Members of Switzerland's mandatory corporate pension funds are currently allowed to take a minimum of 20,000 Swiss francs out of their pension pot to finance home purchases,. They can also witdraw from their retirment savings if they are leaving the country indefinitely or if they are financing a new business of their own..

The most common option, that of raiding retirement pots for home purchases, is now coming under scrutiny.

Some 2.6bn Swiss francs are taken out of occupational pension funds before retirement to fund home purchases by 35,000 savers each year. Critics argue that this in an unhelpful move at a time when the Swiss pension system is creaking under the weight of poor investment returns and a tradition of generous retirement benefits.

On the other hand, fans of the system point out that this flexibility can be extremely helpful in getting low earners onto the housing ladder in expensive Swiss towns and cities. Indeed, some would like to see the Swiss arrangements mirrored in other, more restricted pension markets like the UK, in order to revitalise saving.

A newly published government consultation paper on the future of occupational pensions made a call for more research and opinion on the matter.

It stated that due to conflicting evidence on what types of people are most attracted to early access to their pension pots "it is difficult to estimate the effects of early access in funding home purchases on financial security in old age" (see section 2.2.6.3.1 [German] here).
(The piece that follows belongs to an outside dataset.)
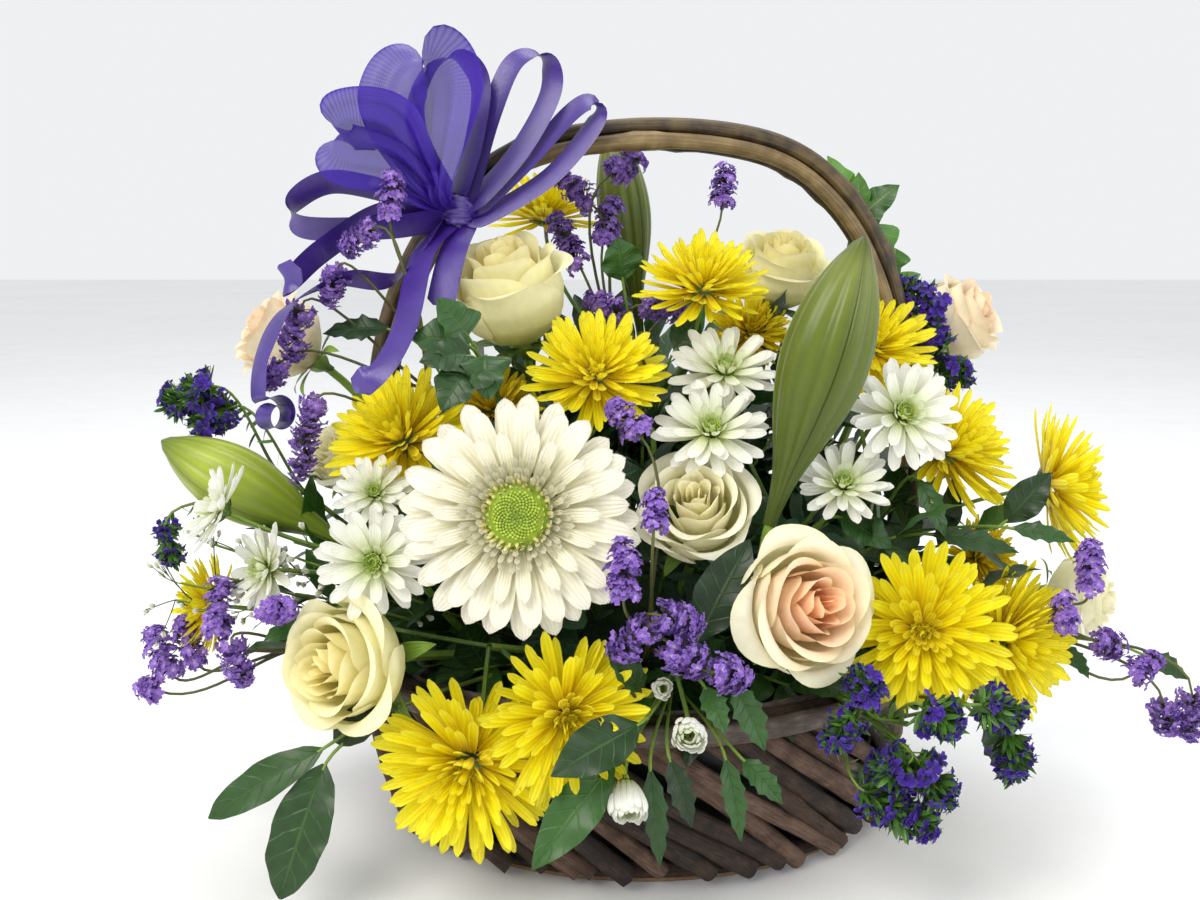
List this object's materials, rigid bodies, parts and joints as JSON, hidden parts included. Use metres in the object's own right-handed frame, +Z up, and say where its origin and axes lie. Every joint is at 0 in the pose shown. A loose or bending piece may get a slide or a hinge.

The report warned however that "relying on a pension pot to fund home ownership can lead to financial strain".

Colette Nova, vice president of the Swiss Federal Social Insurance Office (effectively a ministry) told newspaper Neue Zuercher Zeitung that the government is open to the possibility of tightening the rules on early access. Nova said that nothing was decided on yet and encouraged interested parties to respond to the consultation.

One possibility is that early access could be restricted or even outlawed from pension funds that are suffering deficits and do not want assets to be withdrawn by contributing members.

Conditions currently in place are that savers wanting to dip into their pension pots to fund purchases cannot use the money for second homes, have to wait for six months between early access withdrawals, and must show that their husband or wife agrees with their withdrawal.